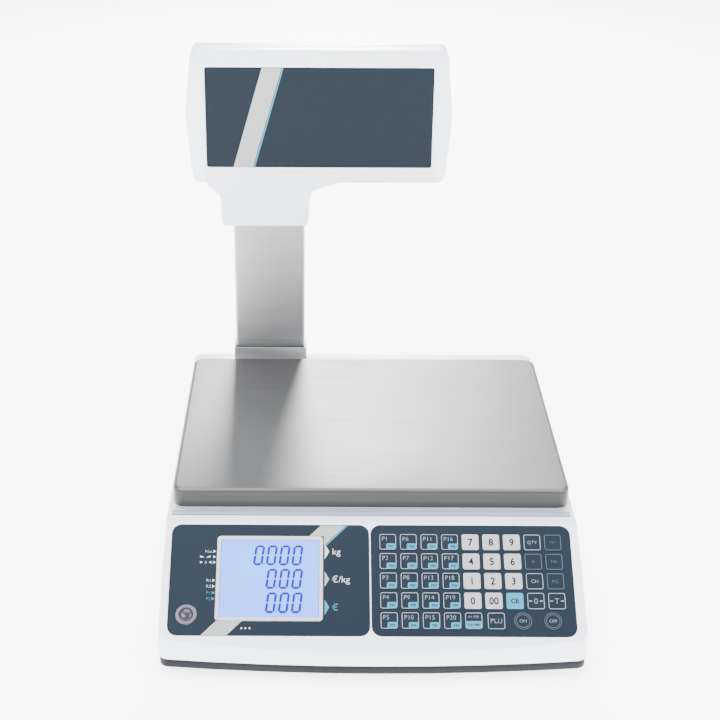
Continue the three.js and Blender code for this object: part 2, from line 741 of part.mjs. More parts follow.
function headFrontShell() {
  let shell = frontHalf(0).subtract(frontHalf(HEAD.wall));
  for (const [x, z] of headScrewPlaces()) {
    shell = shell.add(crossways(4.5, x, z, headFrontY + 1.9, partingY - 0.2, 16));
    shell = shell.subtract(crossways(3.3, x, z, headFrontY, headFrontY + 5, 16));
    shell = shell.subtract(crossways(1.7, x, z, headFrontY, partingY + 1, 12));
  }
  shell = shell.subtract(prismAlongY(windowOutline(0), headFrontY - 2, headFrontY + WINDOW.recess));
  const middle = (neckLeftX + neckRightX) / 2;
  const label = rectangle(
    middle - LABEL.width / 2,
    middle + LABEL.width / 2,
    above(LABEL.bottom),
    above(LABEL.top),
    2,
  );
  const face = headFrontY + HEAD.neckSetBack;
  shell = shell.subtract(prismAlongY(outline(label), face - 2, face + LABEL.deep));
  return shell.subtract(columnHole());
}

const customerWindow = (inset) => {
  const corners = rectangle(CUSTOMER.left, CUSTOMER.right, above(CUSTOMER.bottom), above(CUSTOMER.top), 2);
  return outline(corners, inset, 3);
};
const customerOverlay = (inset) => {
  const corners = rectangle(
    WINDOW.left + 1,
    WINDOW.right - 1,
    above(WINDOW.bottom + 1),
    above(WINDOW.top - 1),
    WINDOW.corner,
  );
  return outline(corners, inset);
};

function headRearShell() {
  let shell = rearHalf(0).subtract(rearHalf(HEAD.wall));
  for (const [x, z] of headScrewPlaces()) {
    shell = shell.add(crossways(4.5, x, z, partingY + GAP + 0.2, headRearY - 2, 16));
    shell = shell.subtract(crossways(1.4, x, z, partingY - 1, partingY + 13, 12));
  }
  shell = shell.subtract(prismAlongY(customerOverlay(-GAP), headRearY - leftRecess, headRearY + 2));
  shell = shell.subtract(prismAlongY(customerWindow(-GAP), headRearY - 8, headRearY + 2));
  return shell.subtract(columnHole());
}

// ---- the assembly ----
place("upper_housing", upperHousing(), whiteAbs());
place("lower_housing", lowerHousing(), greyAbs());
place("base_frame", baseFrame(), zincSteel());

for (const [i, [x, y]] of postPlaces().entries()) {
  const head = TRAY.bottom + 2.8;
  bolt(`housing_screw_${i + 1}`, x, y, POST.bore - 0.3, postBottom + 7, head, POST.r - 1.1, 2.4);
}

for (const [i, [x, y]] of footPlaces().entries()) {
  const wheelLow = FOOT.padH + GAP;
  const pad = upright(FOOT.padR, x, y, 0, FOOT.padH);
  const socket = upright(FOOT.stud + GAP, x, y, FOOT.padH - 1.5, FOOT.padH + 1, 12);
  place(`foot_pad_${i + 1}`, pad.subtract(socket), blackRubber());
  let screw = upright(FOOT.wheelR, x, y, wheelLow, wheelLow + FOOT.wheelH);
  screw = screw.add(upright(FOOT.stud, x, y, FOOT.padH - 1.5 + GAP, FOOT.studTop, 12));
  place(`foot_screw_${i + 1}`, screw, zincSteel());
}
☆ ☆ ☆
• Task instructions: Copy out every line of the data above, exactly as given.

• Exercise output:
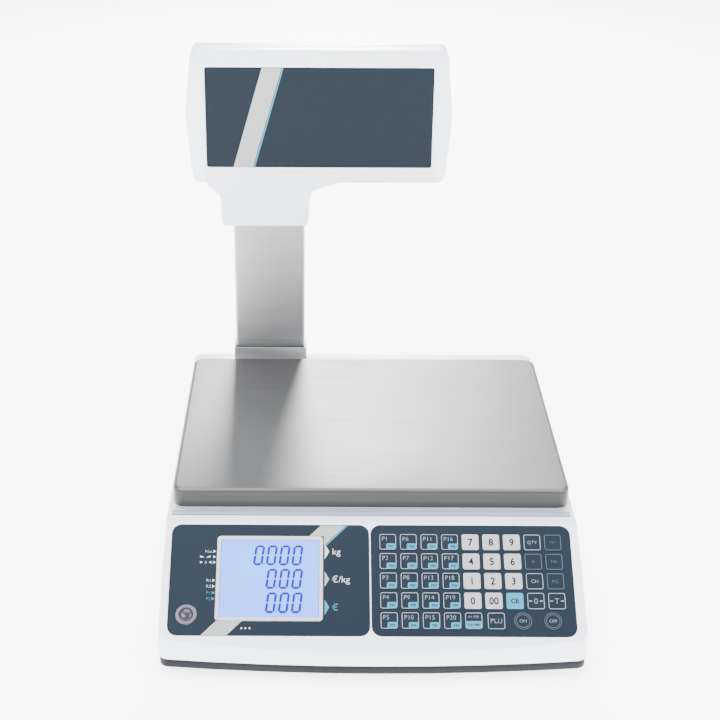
Continue the three.js and Blender code for this object: part 2, from line 741 of part.mjs. More parts follow.
function headFrontShell() {
  let shell = frontHalf(0).subtract(frontHalf(HEAD.wall));
  for (const [x, z] of headScrewPlaces()) {
    shell = shell.add(crossways(4.5, x, z, headFrontY + 1.9, partingY - 0.2, 16));
    shell = shell.subtract(crossways(3.3, x, z, headFrontY, headFrontY + 5, 16));
    shell = shell.subtract(crossways(1.7, x, z, headFrontY, partingY + 1, 12));
  }
  shell = shell.subtract(prismAlongY(windowOutline(0), headFrontY - 2, headFrontY + WINDOW.recess));
  const middle = (neckLeftX + neckRightX) / 2;
  const label = rectangle(
    middle - LABEL.width / 2,
    middle + LABEL.width / 2,
    above(LABEL.bottom),
    above(LABEL.top),
    2,
  );
  const face = headFrontY + HEAD.neckSetBack;
  shell = shell.subtract(prismAlongY(outline(label), face - 2, face + LABEL.deep));
  return shell.subtract(columnHole());
}

const customerWindow = (inset) => {
  const corners = rectangle(CUSTOMER.left, CUSTOMER.right, above(CUSTOMER.bottom), above(CUSTOMER.top), 2);
  return outline(corners, inset, 3);
};
const customerOverlay = (inset) => {
  const corners = rectangle(
    WINDOW.left + 1,
    WINDOW.right - 1,
    above(WINDOW.bottom + 1),
    above(WINDOW.top - 1),
    WINDOW.corner,
  );
  return outline(corners, inset);
};

function headRearShell() {
  let shell = rearHalf(0).subtract(rearHalf(HEAD.wall));
  for (const [x, z] of headScrewPlaces()) {
    shell = shell.add(crossways(4.5, x, z, partingY + GAP + 0.2, headRearY - 2, 16));
    shell = shell.subtract(crossways(1.4, x, z, partingY - 1, partingY + 13, 12));
  }
  shell = shell.subtract(prismAlongY(customerOverlay(-GAP), headRearY - leftRecess, headRearY + 2));
  shell = shell.subtract(prismAlongY(customerWindow(-GAP), headRearY - 8, headRearY + 2));
  return shell.subtract(columnHole());
}

// ---- the assembly ----
place("upper_housing", upperHousing(), whiteAbs());
place("lower_housing", lowerHousing(), greyAbs());
place("base_frame", baseFrame(), zincSteel());

for (const [i, [x, y]] of postPlaces().entries()) {
  const head = TRAY.bottom + 2.8;
  bolt(`housing_screw_${i + 1}`, x, y, POST.bore - 0.3, postBottom + 7, head, POST.r - 1.1, 2.4);
}

for (const [i, [x, y]] of footPlaces().entries()) {
  const wheelLow = FOOT.padH + GAP;
  const pad = upright(FOOT.padR, x, y, 0, FOOT.padH);
  const socket = upright(FOOT.stud + GAP, x, y, FOOT.padH - 1.5, FOOT.padH + 1, 12);
  place(`foot_pad_${i + 1}`, pad.subtract(socket), blackRubber());
  let screw = upright(FOOT.wheelR, x, y, wheelLow, wheelLow + FOOT.wheelH);
  screw = screw.add(upright(FOOT.stud, x, y, FOOT.padH - 1.5 + GAP, FOOT.studTop, 12));
  place(`foot_screw_${i + 1}`, screw, zincSteel());
}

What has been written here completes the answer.